Naturally, all of this put me in mind of Tim Harford’s hugely insightful article on the importance of institutional trust for economic growth.   Dowla has a good section on how building non-kin-group networks through group lending was an important effect of Grameen’s work in the Bangladeshi context, but he also hints at the limits of building a financial system on personal trust when he observes that joint liability within groups seemed to be enforced more by staff than by other group members.  This makes sense on the face of it, when one thinks about the conflicting incentives any group member might have to force another member to cover a missed loan payment.  On the one hand, predicating continued access to credit on full and timely group repayment is a powerful incentive to force payment, but on the other hand, clients might want to be given some leeway themselves if they miss a payment in the future – or might not want to act as hostile enforcers towards people they’ll continue to see around the neighborhood.  This is mere speculation, of course, but it does point to the advantages of shifting loan enforcement duties from a situation governed by personal trust to one governed by institutional trust.  I think it would be a good sign if Grameen’s groups had naturally drifted towards this arrangement.
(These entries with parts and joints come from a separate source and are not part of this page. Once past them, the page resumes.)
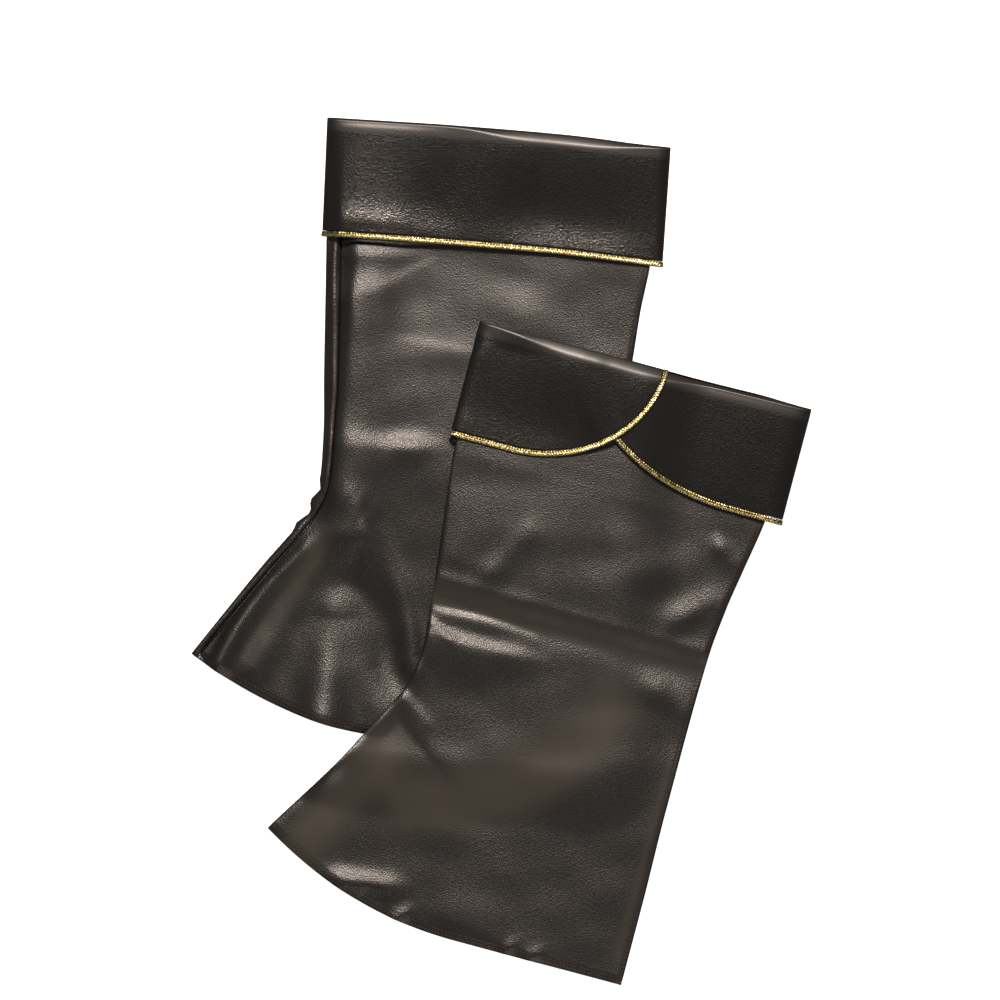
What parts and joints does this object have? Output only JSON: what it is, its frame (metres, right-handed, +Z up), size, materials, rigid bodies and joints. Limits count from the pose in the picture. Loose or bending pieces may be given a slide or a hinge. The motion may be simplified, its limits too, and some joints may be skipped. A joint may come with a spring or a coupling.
{
  "type": "pair of boot covers",
  "caption": "Flared black leatherette boot covers with turned-down cuffs edged in gold braid, laid flat, the left one over the right one.",
  "frame": {"origin": "centre of the pair's footprint, on the surface that it lies on", "axes": "+Z up from the surface, +Y along the longest side towards the tops of the covers, +X towards the back edges of the covers"},
  "size_m": [0.4026, 0.5646, 0.0157],
  "materials": {
    "leatherette": "black, fine-grained, softly shiny coated cloth",
    "gold_braid": "braid of metallic gold thread"
  },
  "bodies": {
    "root": {"right_body_upper_panel": "leatherette", "right_body_under_panel": "leatherette", "right_cuff_plain_side": "leatherette", "right_cuff_shin_flap": "leatherette", "right_cuff_back_flap": "leatherette", "right_braid_plain_side": "gold_braid", "right_braid_shin_flap": "gold_braid", "right_braid_back_flap": "gold_braid", "left_body_upper_panel": "leatherette", "left_body_under_panel": "leatherette", "left_cuff_plain_side": "leatherette", "left_cuff_shin_flap": "leatherette", "left_cuff_back_flap": "leatherette", "left_braid_plain_side": "gold_braid", "left_braid_shin_flap": "gold_braid", "left_braid_back_flap": "gold_braid"}
  },
  "joints": []
}
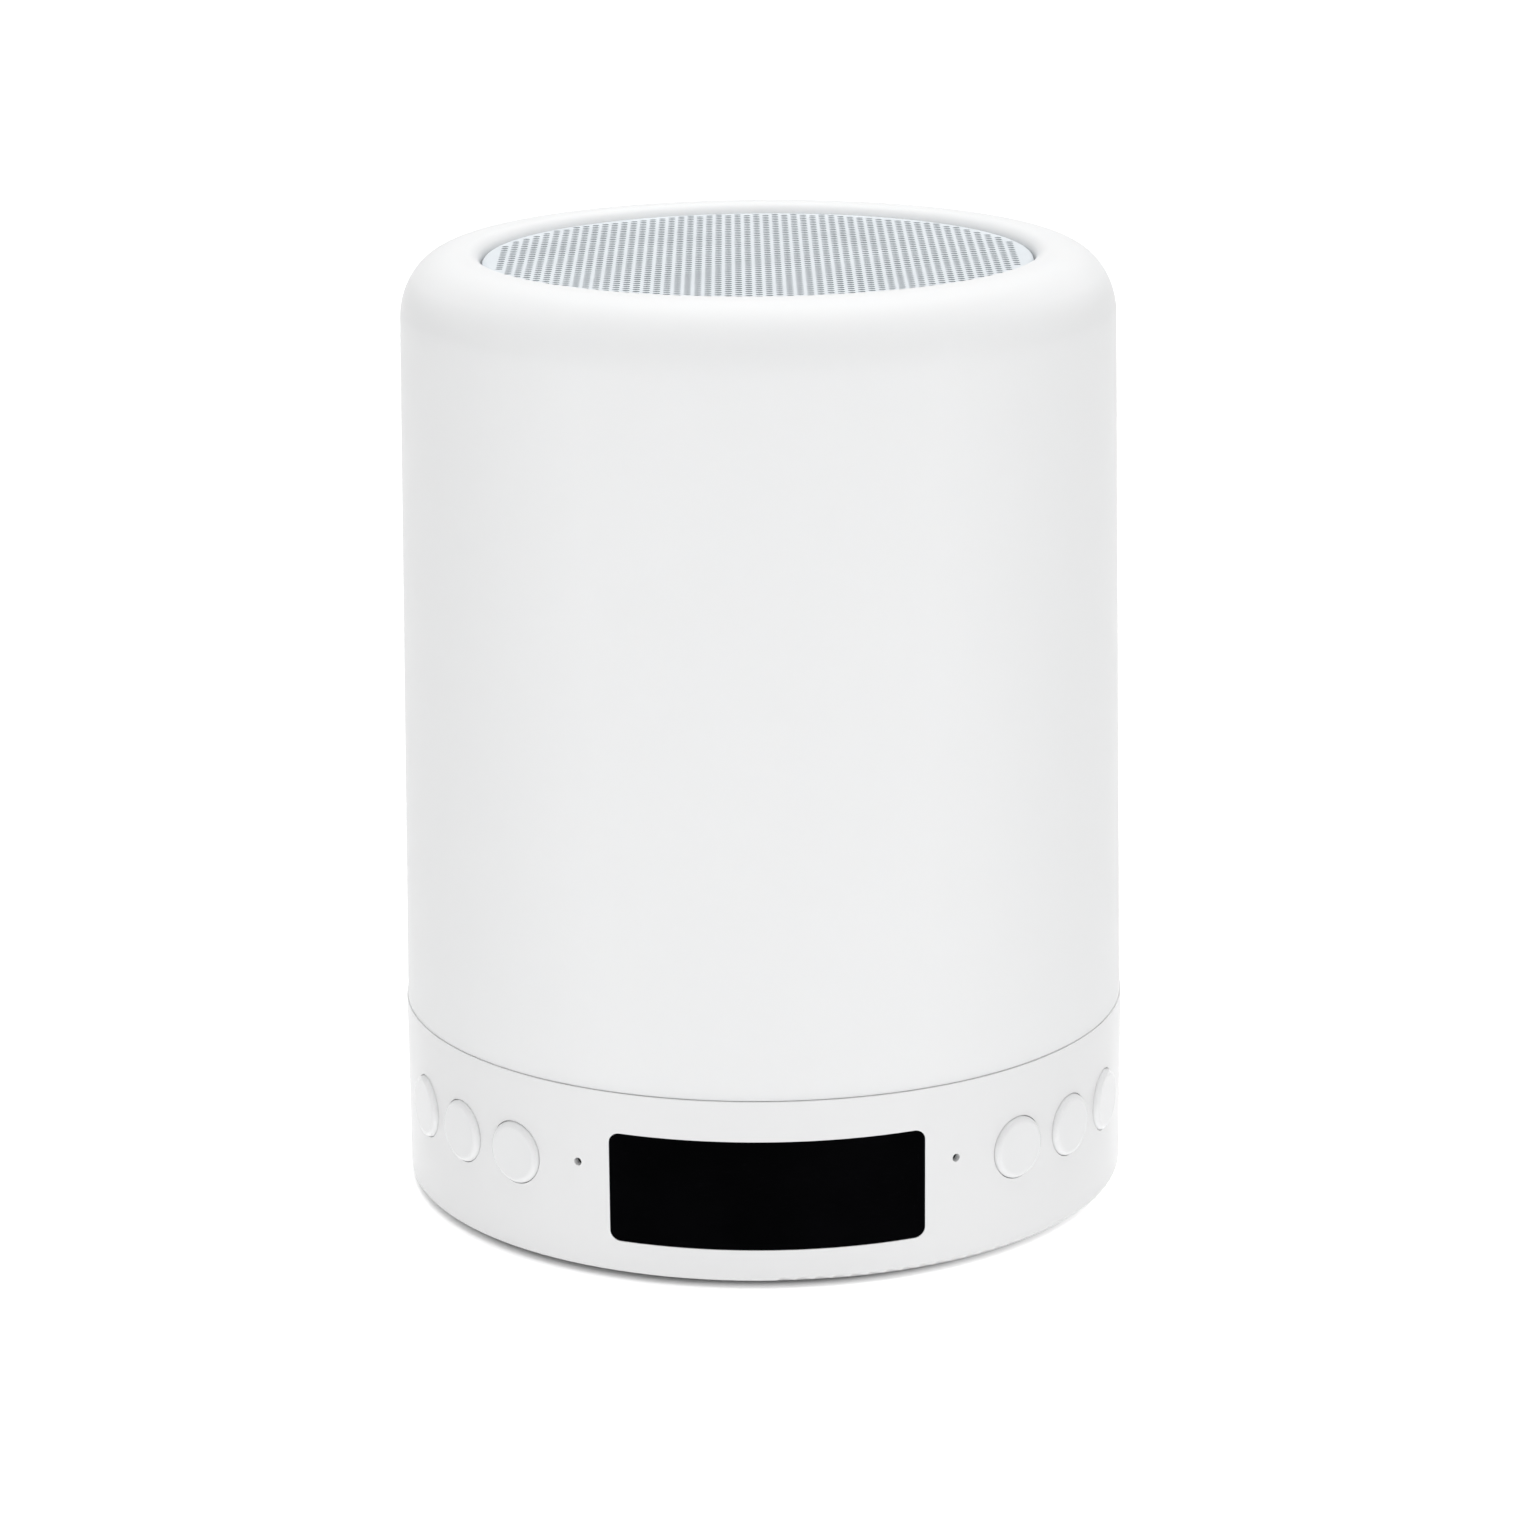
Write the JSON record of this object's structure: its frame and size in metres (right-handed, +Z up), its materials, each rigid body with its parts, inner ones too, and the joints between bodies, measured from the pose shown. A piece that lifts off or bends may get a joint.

Finally, my favorite phrase?  The poorest of the poor often have “a short radius of trust … because trust [must be] enforceable by the threat of retaliation.”

Psychology & economics

I have to say that I really enjoy academic literature reviews – so many insights in so little space!  An excellent recent find was Stefano DellaVigna’s “Psychology and Economics: Evidence from the Field,” which is more or less a short treatise on how to think about and test hypotheses in behavioral economics.  Whilst some of the points covered were essentially quantifications of easily observable phenomena (such as hyperbolic discounting), there were two that struck me in their phrasing and their implications for microfinance:

  • Attention is a scarce resource. This makes intuitive sense, but I found it a pithy description of a fact that we too often neglect when trying to communicate with others.  Another good insight was that “consumer inattention to non-transparent [costs] is substantial.”  This to say that we tend to anchor our purchasing behavior on the costs that are most prominent, or even literally visible to us.  For instance, most US shoppers do fully understand that sales & excise taxes will be added on to the final cost of their grocery purchases – but researchers found that listing the (unchanged) tax visibly on an item’s price tag decreased consumer uptake of that item.
  • Choice avoidance is real. I’ll just quote: “Marianne Bertrand et al. (forthcoming) examine the impact of a small or large menu set in the context of a field experiment on the mailing of 50,000 loan offers in South Africa. The authors randomize, among other things, the format of the table illustrating the use of the loan. The small-table format lists only one loan size as an example, while the big-table format presents four different loan sizes. The finding is consistent with the choice avoidance results. The take-up in the small-table format is .6 percentage points larger compared to a baseline of 8 percentage points, an effect size equivalent to a reduction of the (monthly) interest rate by 2.3 percentage points.”

Both of these points made me think about striking a balance in microfinance marketing.  On the one hand, it’s clearly preferable to phrase information in ways that are transparent (no invisible costs) and understandable to clients (so probably discussing interest as a fee rather than an annualized percentage).  On the other hand, however, it’s also important not to overwhelm potential clients with information – especially those for whom microfinance is a first, and likely intimidating, foray into the formal financial system.  So the responsible MFI must figure out – what aspects of their products are clients really paying attention to?  And how do you tell people about them in a way that’s transparent, but also compelling?

I think there’s an obscure parallel here to David Roodman’s recent post on microfinance as institution building – namely, that doing better sales, marketing, client outreach, whatever you’d like to call it is a step towards building commercially viable financial systems for the average residents of developing countries.  A large part of this is that product design is at the heart of marketing, and, as Portfolios of the Poor amply demonstrated, microlending could use a revolution or ten in the design of its products.  But I also partly feel like an attention to marketing – to why microfinance clients take or refuse the loans that they do – would indicate that the financial sector is starting to take the poor seriously as financial decision-makers, as valid and valued clients of a non-exclusionary financial system.  That’s what I’d really like to see.

Banks & microbanks

Just came across a fascinating study by Jonathan Morduch & co-authors, who find that an increased presence of formal banks in a given economy pushes “commercially-oriented” (for-profit) microbanks towards serving a poorer segment of clients.   I find this simultaneously intuitive and counter-intuitive: intuitive that competition pushes banks to expand their target market, but rather surprising that the expansion of large banks (who are generally seen as bystanders in discussions of financial access for the poor) may increase access to financial services in the end.  Interestingly, the authors believe this to be one of the first studies of competition between microbanks & formal banks, pointing to a fantastic avenue for research as the microfinance sector continues to grow & formalize.

Also, my favorite phrase from this paper?  “Informationally challenged borrowers,” i.e. those who lack the appropriate documentation (ID, land titles, etc.) to obtain a formal bank loan.